JOB:
Please repeat only the stretch of records running from the first line through the line that contains "import Module from 'manifold-3d';".

STORED DATA:
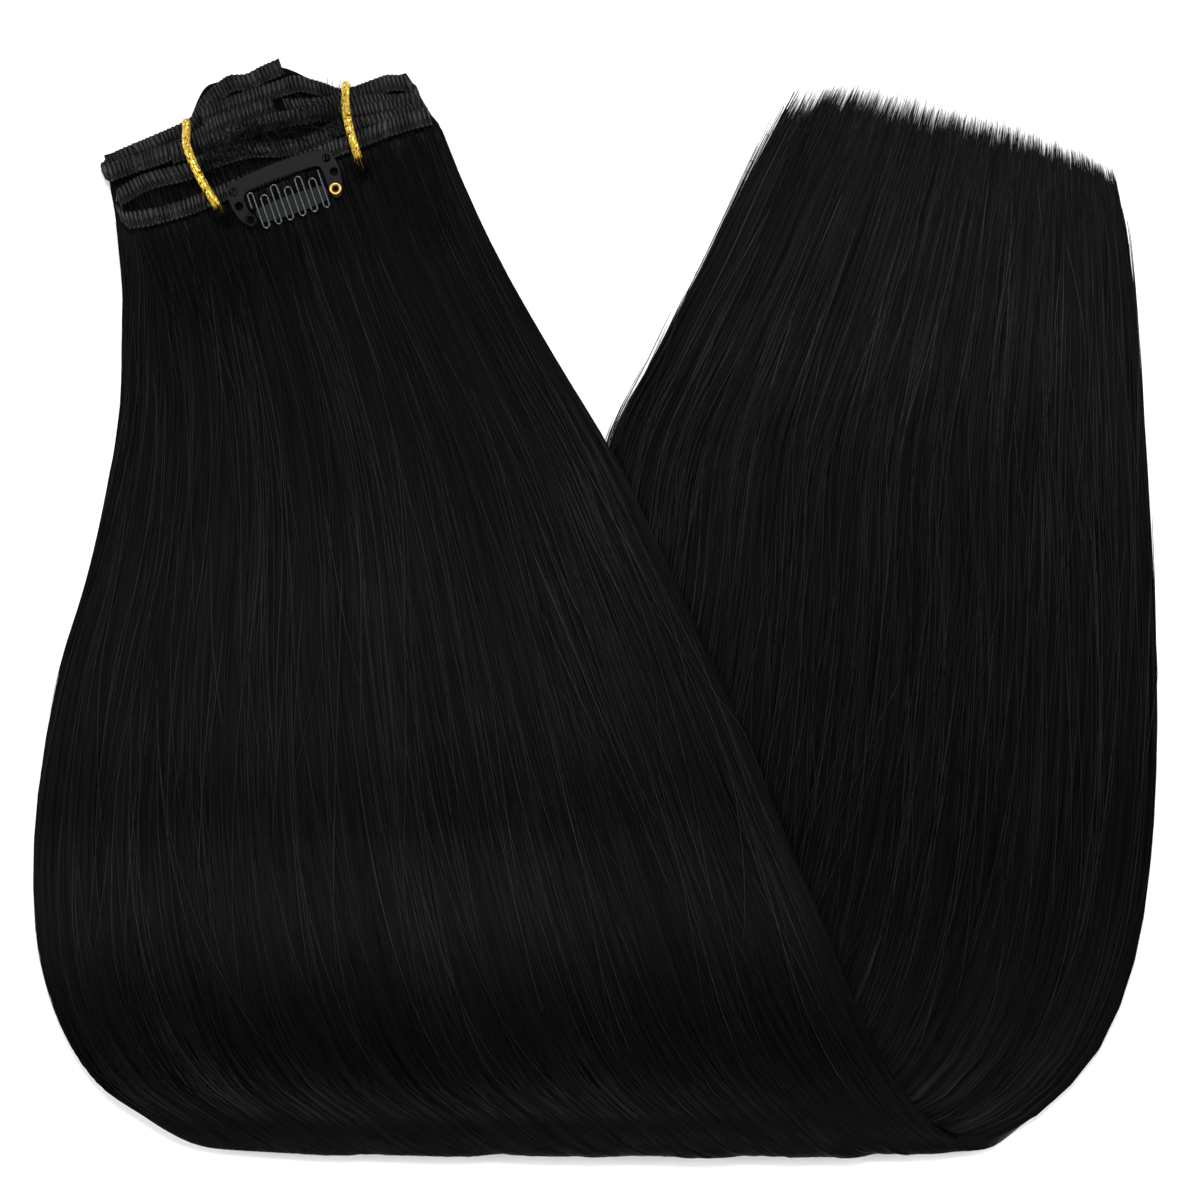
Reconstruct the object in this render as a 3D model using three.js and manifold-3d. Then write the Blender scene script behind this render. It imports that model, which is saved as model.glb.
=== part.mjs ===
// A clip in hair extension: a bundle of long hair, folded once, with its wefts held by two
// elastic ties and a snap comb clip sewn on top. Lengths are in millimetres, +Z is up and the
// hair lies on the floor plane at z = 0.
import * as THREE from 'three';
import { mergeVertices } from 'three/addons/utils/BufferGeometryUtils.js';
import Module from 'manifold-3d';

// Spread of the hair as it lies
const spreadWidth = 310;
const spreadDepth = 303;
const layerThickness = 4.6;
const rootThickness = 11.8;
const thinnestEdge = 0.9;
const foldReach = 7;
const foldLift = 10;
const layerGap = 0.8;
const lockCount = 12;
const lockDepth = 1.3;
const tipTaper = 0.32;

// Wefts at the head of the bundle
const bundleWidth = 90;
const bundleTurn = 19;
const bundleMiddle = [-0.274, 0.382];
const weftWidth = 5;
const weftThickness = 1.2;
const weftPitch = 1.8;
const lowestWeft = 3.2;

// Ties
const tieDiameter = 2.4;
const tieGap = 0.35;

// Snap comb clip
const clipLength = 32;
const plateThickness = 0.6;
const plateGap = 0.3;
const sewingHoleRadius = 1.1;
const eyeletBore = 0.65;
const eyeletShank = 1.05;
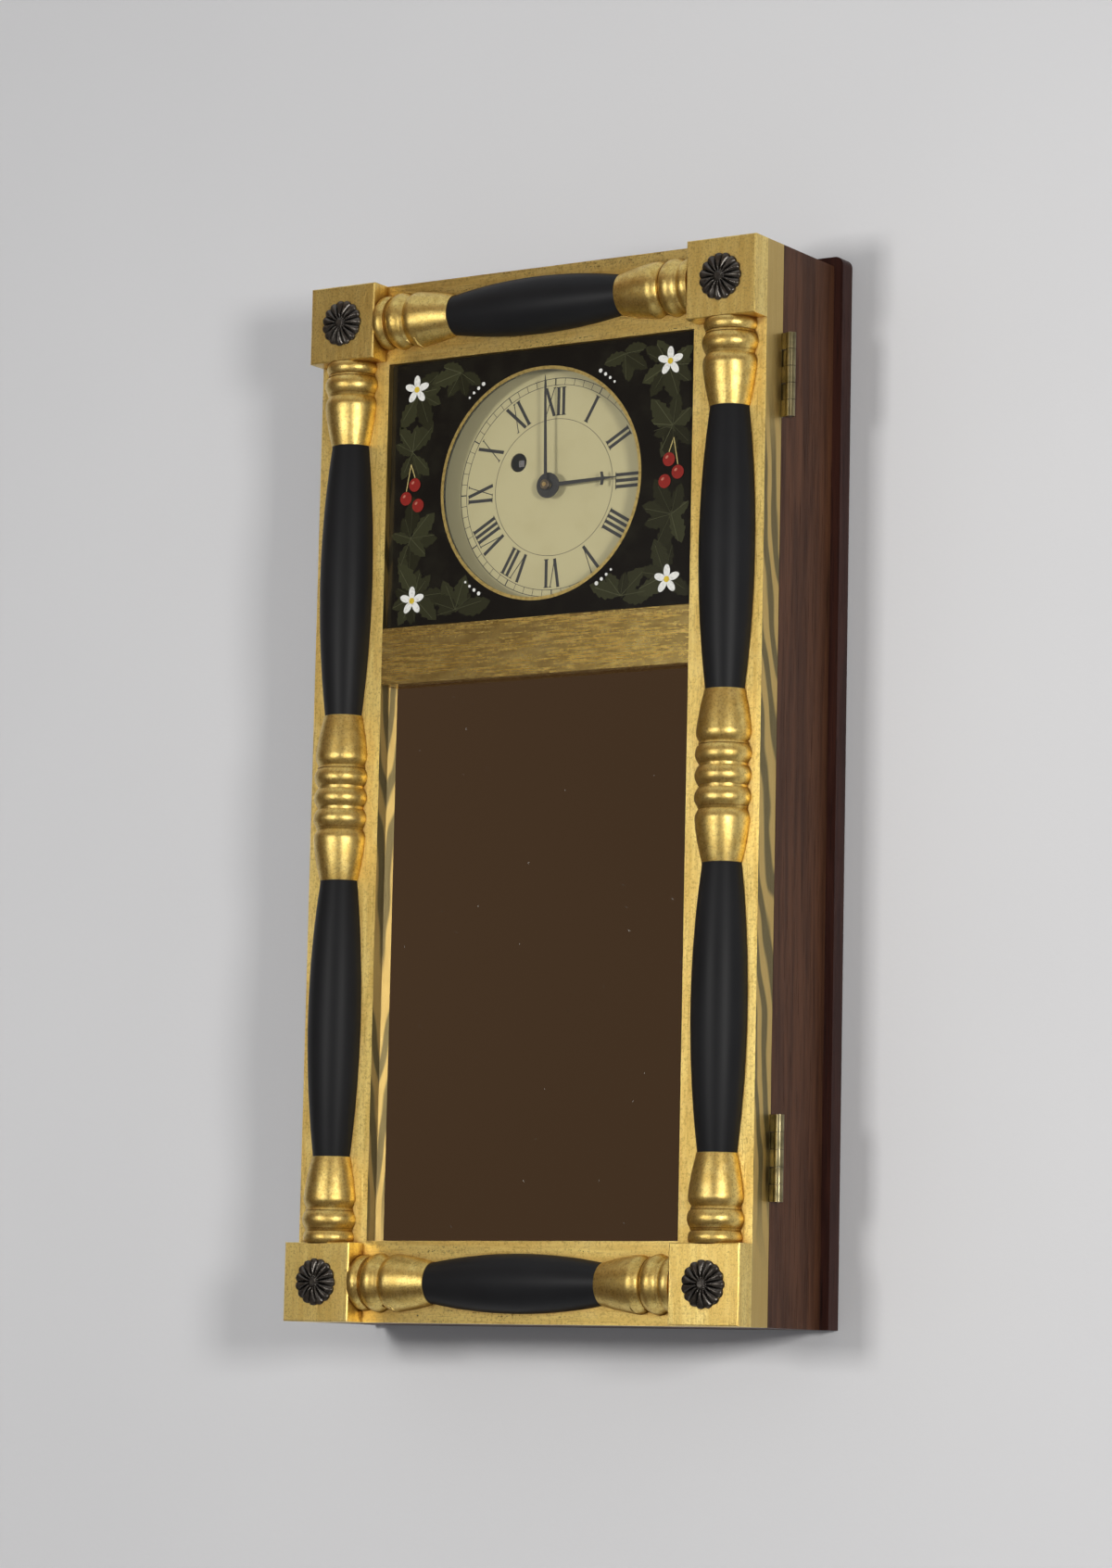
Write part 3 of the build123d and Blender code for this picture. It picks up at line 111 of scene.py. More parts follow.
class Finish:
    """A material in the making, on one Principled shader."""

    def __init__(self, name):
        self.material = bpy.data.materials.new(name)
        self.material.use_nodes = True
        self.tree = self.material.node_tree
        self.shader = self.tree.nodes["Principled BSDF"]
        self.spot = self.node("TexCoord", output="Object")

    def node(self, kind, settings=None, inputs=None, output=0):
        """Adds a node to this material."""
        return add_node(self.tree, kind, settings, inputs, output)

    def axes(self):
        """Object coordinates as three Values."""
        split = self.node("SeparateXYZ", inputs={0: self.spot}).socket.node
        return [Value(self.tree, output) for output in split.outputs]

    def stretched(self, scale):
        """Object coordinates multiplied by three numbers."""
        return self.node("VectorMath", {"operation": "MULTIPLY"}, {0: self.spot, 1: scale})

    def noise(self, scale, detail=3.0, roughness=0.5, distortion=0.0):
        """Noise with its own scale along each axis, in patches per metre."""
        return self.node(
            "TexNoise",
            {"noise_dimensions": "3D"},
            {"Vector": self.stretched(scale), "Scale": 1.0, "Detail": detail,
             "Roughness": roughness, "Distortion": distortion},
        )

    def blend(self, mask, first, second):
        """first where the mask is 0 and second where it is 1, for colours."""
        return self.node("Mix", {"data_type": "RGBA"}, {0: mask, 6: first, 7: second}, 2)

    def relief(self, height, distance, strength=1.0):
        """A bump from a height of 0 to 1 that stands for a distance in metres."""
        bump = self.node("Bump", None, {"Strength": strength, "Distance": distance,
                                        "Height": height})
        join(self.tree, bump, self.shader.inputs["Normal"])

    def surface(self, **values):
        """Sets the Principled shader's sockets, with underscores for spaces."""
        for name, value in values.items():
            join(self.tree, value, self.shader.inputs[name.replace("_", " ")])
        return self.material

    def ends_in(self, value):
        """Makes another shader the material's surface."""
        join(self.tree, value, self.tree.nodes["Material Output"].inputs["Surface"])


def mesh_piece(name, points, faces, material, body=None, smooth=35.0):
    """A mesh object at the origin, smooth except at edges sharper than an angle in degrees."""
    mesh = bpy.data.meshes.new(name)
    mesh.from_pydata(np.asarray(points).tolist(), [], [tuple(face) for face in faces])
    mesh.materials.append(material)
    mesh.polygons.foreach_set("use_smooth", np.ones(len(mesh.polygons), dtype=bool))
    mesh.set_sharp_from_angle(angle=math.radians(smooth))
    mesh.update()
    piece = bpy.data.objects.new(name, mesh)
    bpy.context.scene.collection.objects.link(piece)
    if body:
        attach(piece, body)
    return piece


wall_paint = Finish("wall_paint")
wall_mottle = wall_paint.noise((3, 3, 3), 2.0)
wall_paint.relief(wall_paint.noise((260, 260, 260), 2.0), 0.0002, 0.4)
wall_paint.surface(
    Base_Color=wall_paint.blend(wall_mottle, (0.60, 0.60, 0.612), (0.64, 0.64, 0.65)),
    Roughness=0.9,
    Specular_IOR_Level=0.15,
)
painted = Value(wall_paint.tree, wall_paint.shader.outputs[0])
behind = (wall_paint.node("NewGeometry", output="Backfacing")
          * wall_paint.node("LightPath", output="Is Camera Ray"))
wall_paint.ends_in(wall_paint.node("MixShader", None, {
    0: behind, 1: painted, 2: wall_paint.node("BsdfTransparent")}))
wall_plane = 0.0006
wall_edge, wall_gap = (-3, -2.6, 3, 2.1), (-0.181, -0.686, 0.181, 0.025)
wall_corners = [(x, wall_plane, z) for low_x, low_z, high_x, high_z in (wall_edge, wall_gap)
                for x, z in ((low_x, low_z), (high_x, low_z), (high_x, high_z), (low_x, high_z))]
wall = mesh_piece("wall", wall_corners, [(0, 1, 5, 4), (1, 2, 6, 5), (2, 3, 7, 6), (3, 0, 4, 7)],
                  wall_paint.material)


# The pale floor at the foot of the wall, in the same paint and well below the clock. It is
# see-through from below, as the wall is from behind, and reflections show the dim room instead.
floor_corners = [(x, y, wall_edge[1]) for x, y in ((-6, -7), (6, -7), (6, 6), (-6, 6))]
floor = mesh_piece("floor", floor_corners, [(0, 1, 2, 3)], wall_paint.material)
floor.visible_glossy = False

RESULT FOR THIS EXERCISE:
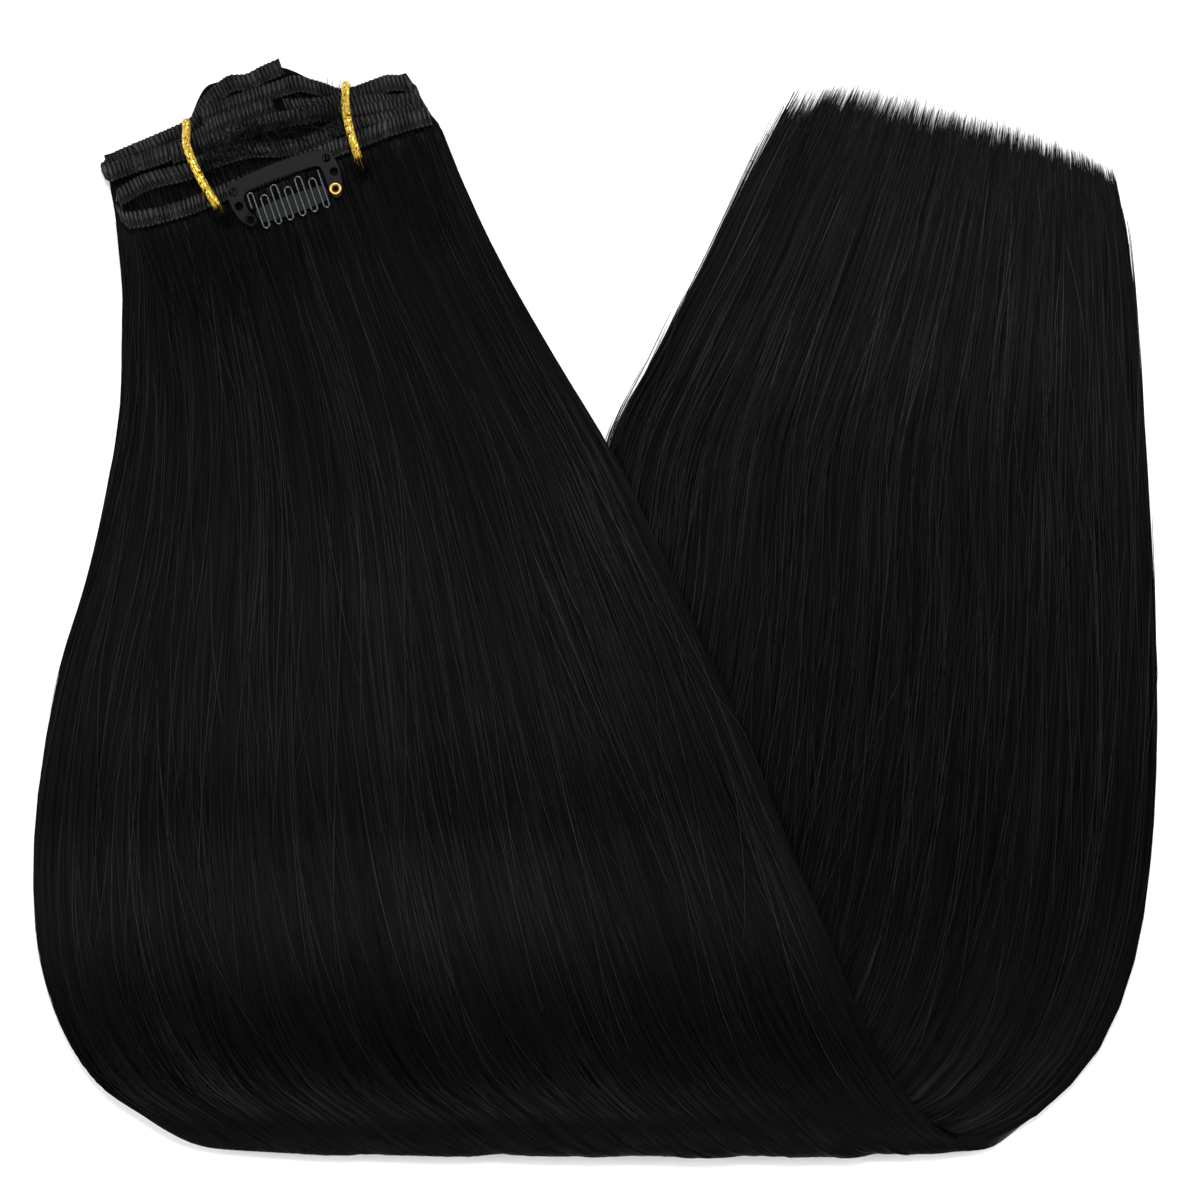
Reconstruct the object in this render as a 3D model using three.js and manifold-3d. Then write the Blender scene script behind this render. It imports that model, which is saved as model.glb.
=== part.mjs ===
// A clip in hair extension: a bundle of long hair, folded once, with its wefts held by two
// elastic ties and a snap comb clip sewn on top. Lengths are in millimetres, +Z is up and the
// hair lies on the floor plane at z = 0.
import * as THREE from 'three';
import { mergeVertices } from 'three/addons/utils/BufferGeometryUtils.js';
import Module from 'manifold-3d';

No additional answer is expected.